Before Bonnie and Clyde.
This is more of the same. Lovely young women
in bikinis. Strapping young men on hormones. With one big change though.
Frankie is in the naval reserve and serving off on a tropical island. Annette
is on her own and the baggy clothes she wears makes one suspect that Frankie
left her with a gift. In fact, Annette was pregnant in real life. Frankie
is doing ok for himself with a local girl. The wonderful Irene Tsui, about
the only non-Caucasian I recall in the series. I always have to mention when
I come across her that 30 years later she has a small role in one of my favorite
Hong Kong films, Comrades: A Love Story as an auntie. If you ever need a
good happy cry, watch that film. It is near perfect. Annette is being romanced
by Dobie Gillis aka Dwayne Hickman.
Like all in the series, it brings on some
veteran actors and gives them a lot of screen time. Mickey Rooney plays a
publicist working for Brian Donlevy. Buster Keaton is back, his third appearance
in the series. This time as a witch doctor. In a way, it is sad seeing the
Great Stone Face in films like this, but after a long lull in his career,
Keaton was being re-discovered by the public in films, TV and commercials.
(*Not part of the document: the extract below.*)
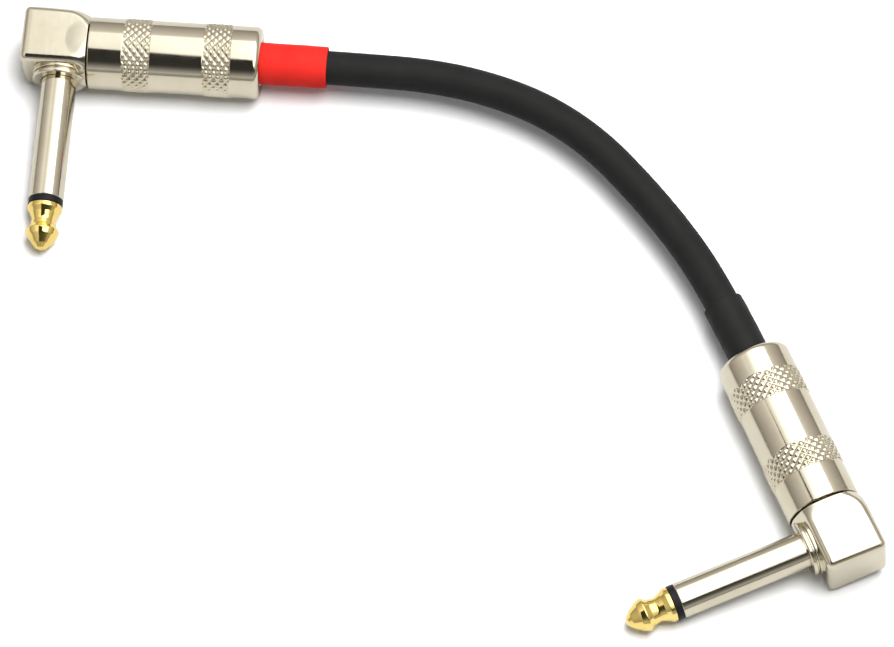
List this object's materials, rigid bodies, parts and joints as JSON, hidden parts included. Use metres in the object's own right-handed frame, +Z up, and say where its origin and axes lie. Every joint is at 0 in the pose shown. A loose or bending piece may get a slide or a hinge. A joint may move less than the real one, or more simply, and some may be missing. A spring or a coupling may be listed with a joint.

And his old films were making it to TV. At this time, unknown to him, he
was dying from lung cancer. He never slowed down.
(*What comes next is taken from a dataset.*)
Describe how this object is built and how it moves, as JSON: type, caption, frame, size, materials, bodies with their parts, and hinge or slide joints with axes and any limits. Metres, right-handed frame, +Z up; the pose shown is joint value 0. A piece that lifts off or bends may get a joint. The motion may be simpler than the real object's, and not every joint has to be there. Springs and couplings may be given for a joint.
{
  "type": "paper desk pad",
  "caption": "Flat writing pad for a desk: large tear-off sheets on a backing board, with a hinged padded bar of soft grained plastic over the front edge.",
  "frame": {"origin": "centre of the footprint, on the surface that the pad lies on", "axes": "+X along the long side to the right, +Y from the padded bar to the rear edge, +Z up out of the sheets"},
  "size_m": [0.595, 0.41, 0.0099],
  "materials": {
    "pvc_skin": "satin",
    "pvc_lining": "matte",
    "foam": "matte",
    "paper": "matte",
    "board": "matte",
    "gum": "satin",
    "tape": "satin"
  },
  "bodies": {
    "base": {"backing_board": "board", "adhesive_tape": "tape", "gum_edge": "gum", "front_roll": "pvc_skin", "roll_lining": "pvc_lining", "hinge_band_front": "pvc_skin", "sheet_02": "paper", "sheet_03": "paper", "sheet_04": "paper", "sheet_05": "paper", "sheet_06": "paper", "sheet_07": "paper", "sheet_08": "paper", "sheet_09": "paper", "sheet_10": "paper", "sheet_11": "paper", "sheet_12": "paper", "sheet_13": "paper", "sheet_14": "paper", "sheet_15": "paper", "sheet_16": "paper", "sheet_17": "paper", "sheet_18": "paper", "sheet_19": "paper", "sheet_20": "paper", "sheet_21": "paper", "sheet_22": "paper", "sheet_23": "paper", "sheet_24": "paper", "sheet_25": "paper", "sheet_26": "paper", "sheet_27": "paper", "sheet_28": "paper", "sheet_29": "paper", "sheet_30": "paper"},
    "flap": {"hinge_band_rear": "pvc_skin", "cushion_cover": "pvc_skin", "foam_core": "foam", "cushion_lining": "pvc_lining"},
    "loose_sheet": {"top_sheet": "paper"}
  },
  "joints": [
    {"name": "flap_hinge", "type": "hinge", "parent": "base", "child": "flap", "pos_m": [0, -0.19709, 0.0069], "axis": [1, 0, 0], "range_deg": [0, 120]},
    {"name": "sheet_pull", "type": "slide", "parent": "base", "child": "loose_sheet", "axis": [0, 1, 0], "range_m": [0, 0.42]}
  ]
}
Rooney was working a week for $5,000 to
pay off taxes owned. He is great in this and sings a few songs. Donlevy only
shows up a few times, but is also in a musical number. I don't know if it
was the budget, but there are no well-known singers in this one. Not even
Donna Loren who had a song in a few of the films. There are a lot of musical
numbers but they are nearly all ensemble numbers. A few fairly good. The
Kingsman do sing, but sadly not their big hit Louie Louie.
The woman of desire in the film is Beverly
Adams. She didn't have much of a film career, but might be remembered by
some as Lovey Kravezit in three of the Dean Martin Matt Helm film series.
She also married Vidal Sassoon. And lastly, Elizabeth Montgomery who was
married to the director William Asher has a cameo at the end as a witch.
She, of course, was Samantha on Bewitched. These films for me are strictly
nostalgia for a genre that came and left over a few years. Made pop stars
out of Frankie and Annette and became a part of our culture. Dreadful films
really in many ways, but there was nothing else like them.